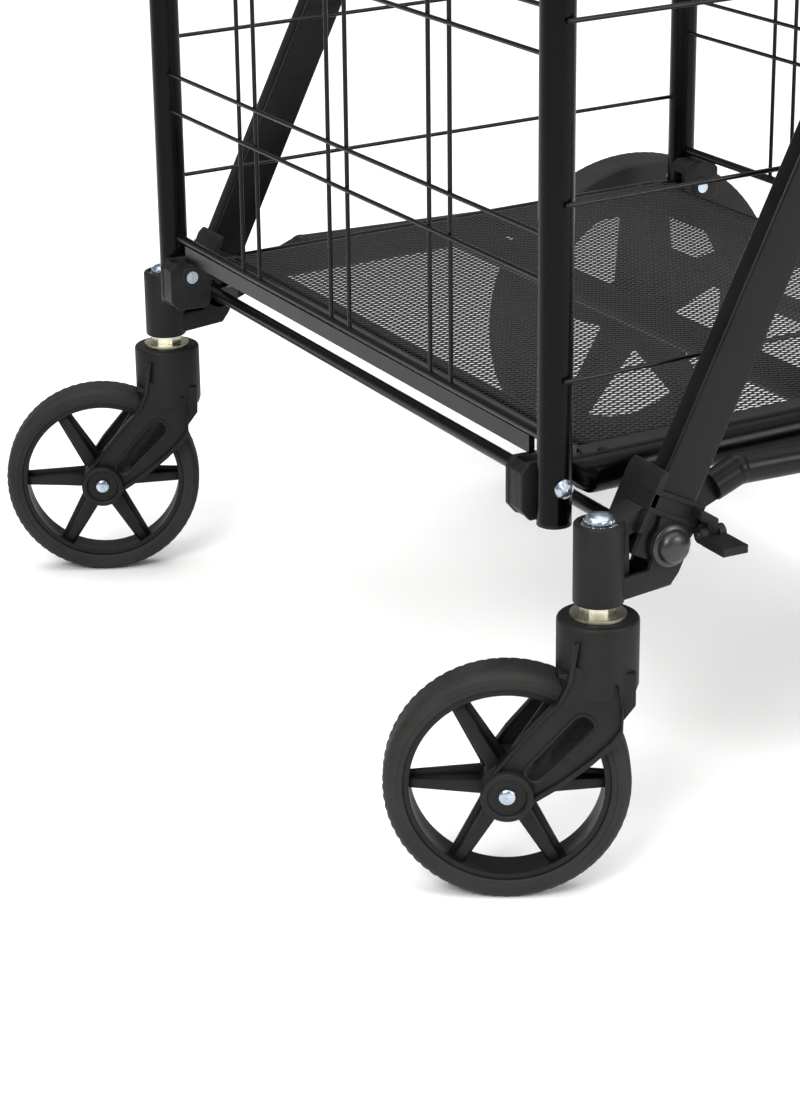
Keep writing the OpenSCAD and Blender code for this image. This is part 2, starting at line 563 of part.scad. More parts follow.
left_leg();
right_leg();
handle_tube();
handle_grip();
left_bracket();
right_bracket();
lower_cross_rod();
dome_bolts();
stem_bolts();
stem_nuts();
left_front_post();
right_front_post();
front_post_plugs();
front_bottom_rod();
front_flat_bar();
front_wires();
front_top_rail();
front_connectors();
deck_bolts();
upper_arms();
arm_bolts();
left_deck_rail();
right_deck_rail();
deck_cross_tubes();
deck_mesh();
left_back_post();
right_back_post();
back_post_plugs();
back_bottom_rod();
back_wires();
back_top_rail();
back_connectors();
back_bolts();
side_wires_1();
side_wires_2();
side_wires_3();
side_wires_4();
side_top_rails();
left_rear_stay();
right_rear_stay();
rear_cross_tube();
rear_axle();
axle_spacers();
axle_caps();
left_rear_rim();
left_rear_tyre();
right_rear_rim();
right_rear_tyre();
left_fork();
right_fork();
left_caster_axle();
right_caster_axle();
left_caster_rim();
left_caster_tyre();
right_caster_rim();
right_caster_tyre();
left_pedal();
right_pedal();
pedal_pins();
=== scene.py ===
# Folding wire shelf cart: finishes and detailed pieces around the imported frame.
import bpy, bmesh, json, math
from mathutils import Matrix, Vector


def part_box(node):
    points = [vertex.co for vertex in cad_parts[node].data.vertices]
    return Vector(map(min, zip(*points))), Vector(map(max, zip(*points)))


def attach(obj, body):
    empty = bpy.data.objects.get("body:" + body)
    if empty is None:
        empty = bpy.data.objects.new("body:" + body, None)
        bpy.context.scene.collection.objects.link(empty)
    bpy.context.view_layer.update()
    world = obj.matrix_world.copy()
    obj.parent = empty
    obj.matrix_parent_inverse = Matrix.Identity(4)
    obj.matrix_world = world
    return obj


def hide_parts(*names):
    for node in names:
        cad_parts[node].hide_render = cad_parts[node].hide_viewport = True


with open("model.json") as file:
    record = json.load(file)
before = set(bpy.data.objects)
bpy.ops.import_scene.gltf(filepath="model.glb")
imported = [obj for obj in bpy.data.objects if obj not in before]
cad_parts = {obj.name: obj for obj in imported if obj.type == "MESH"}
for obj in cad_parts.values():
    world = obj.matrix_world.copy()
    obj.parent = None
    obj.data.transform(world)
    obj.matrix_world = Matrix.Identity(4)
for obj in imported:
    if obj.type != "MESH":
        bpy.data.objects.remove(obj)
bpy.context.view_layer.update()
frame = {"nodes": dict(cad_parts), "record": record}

MM = 0.001          # a millimetre in metres: shapes are drawn in millimetres and scaled at the end
PER_METRE = 1000.0  # features per metre when one feature is a millimetre across
JOINTS = {j["name"]: j for j in frame["record"]["behaviour"]["joints"]}


def joint_pos(name):
    return Vector(JOINTS[name]["pos_m"])


# ---- materials ----
def linear(hexcode):
    values = [int(hexcode[i:i + 2], 16) / 255 for i in (1, 3, 5)]
    return [v / 12.92 if v <= 0.04045 else ((v + 0.055) / 1.055) ** 2.4 for v in values] + [1.0]


def add(owner, kind, settings=(), links=()):
    """Adds a node to a material or world, sets its sockets or properties, and links its inputs."""
    node = owner.node_tree.nodes.new(kind)
    for key, value in dict(settings).items():
        if isinstance(key, str) and hasattr(node, key) and key not in node.inputs:
            setattr(node, key, value)
        else:
            node.inputs[key].default_value = value
    for key, source in dict(links).items():
        owner.node_tree.links.new(source, node.inputs[key])
    return node


def finish(name, **sockets):
    """A material whose shader sockets hold the given constants, with its Object coordinates."""
    mat = bpy.data.materials.new(name)
    mat.use_nodes = True
    shader = mat.node_tree.nodes["Principled BSDF"]
    for key, value in sockets.items():
        shader.inputs[key.replace("_", " ")].default_value = value
    coords = add(mat, "ShaderNodeTexCoord").outputs["Object"]
    return mat, shader, coords


def grained(name, dark, light, rough, rough_more, grain_mm, depth_mm, blotch_mm=30, **sockets):
    """A finish with a fine surface grain and slow changes of tone and gloss."""
    mat, shader, coords = finish(name, Roughness=rough, **sockets)
    blotch = add(mat, "ShaderNodeTexNoise", {"Scale": PER_METRE / blotch_mm, "Detail": 3.0, "Roughness": 0.6},
                 {"Vector": coords}).outputs["Fac"]
    grain = add(mat, "ShaderNodeTexNoise", {"Scale": PER_METRE / grain_mm, "Detail": 2.0, "Roughness": 0.6},
                {"Vector": coords}).outputs["Fac"]
    share = add(mat, "ShaderNodeMapRange", {"From Min": 0.35, "From Max": 0.65, "To Min": 0, "To Max": 1},
                {"Value": blotch})
    # sockets of the colour mix: 0 is its factor, 6 and 7 its two colours, and 2 its colour output
    tone = add(mat, "ShaderNodeMix", {"data_type": "RGBA", 6: linear(dark), 7: linear(light)},
               {0: share.outputs["Result"]})
    gloss = add(mat, "ShaderNodeMapRange",
                {"From Min": 0.3, "From Max": 0.7, "To Min": rough, "To Max": rough_more}, {"Value": blotch})
    relief = add(mat, "ShaderNodeBump", {"Strength": 1.0, "Distance": depth_mm * MM}, {"Height": grain})
    for socket, source in (("Base Color", tone.outputs[2]), ("Roughness", gloss.outputs["Result"]),
                           ("Normal", relief.outputs["Normal"])):
        mat.node_tree.links.new(source, shader.inputs[socket])
    return mat


# Glass-filled nylon, injection moulded with a spark-eroded grain: matt, dark grey where light grazes it.
MOULDED_NYLON = grained("glass filled nylon, moulded", "#0c0c0c", "#161615", 0.46, 0.6, 1.1, 0.12,
                        Specular_IOR_Level=0.2)
# Solid rubber tyre: duller and a little greyer than the moulding.
TYRE_RUBBER = grained("solid rubber tyre", "#181817", "#232322", 0.6, 0.74, 1.6, 0.14,
                      Specular_IOR_Level=0.25)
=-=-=
WHAT IS BEING ASKED
Proceeding from the line containing "left_rear_tyre();" through the line containing "imported = [obj", transcribe the lines above exactly, both end lines included.

FINAL ANSWER
left_rear_tyre();
right_rear_rim();
right_rear_tyre();
left_fork();
right_fork();
left_caster_axle();
right_caster_axle();
left_caster_rim();
left_caster_tyre();
right_caster_rim();
right_caster_tyre();
left_pedal();
right_pedal();
pedal_pins();
=== scene.py ===
# Folding wire shelf cart: finishes and detailed pieces around the imported frame.
import bpy, bmesh, json, math
from mathutils import Matrix, Vector


def part_box(node):
    points = [vertex.co for vertex in cad_parts[node].data.vertices]
    return Vector(map(min, zip(*points))), Vector(map(max, zip(*points)))


def attach(obj, body):
    empty = bpy.data.objects.get("body:" + body)
    if empty is None:
        empty = bpy.data.objects.new("body:" + body, None)
        bpy.context.scene.collection.objects.link(empty)
    bpy.context.view_layer.update()
    world = obj.matrix_world.copy()
    obj.parent = empty
    obj.matrix_parent_inverse = Matrix.Identity(4)
    obj.matrix_world = world
    return obj


def hide_parts(*names):
    for node in names:
        cad_parts[node].hide_render = cad_parts[node].hide_viewport = True


with open("model.json") as file:
    record = json.load(file)
before = set(bpy.data.objects)
bpy.ops.import_scene.gltf(filepath="model.glb")
imported = [obj for obj in bpy.data.objects if obj not in before]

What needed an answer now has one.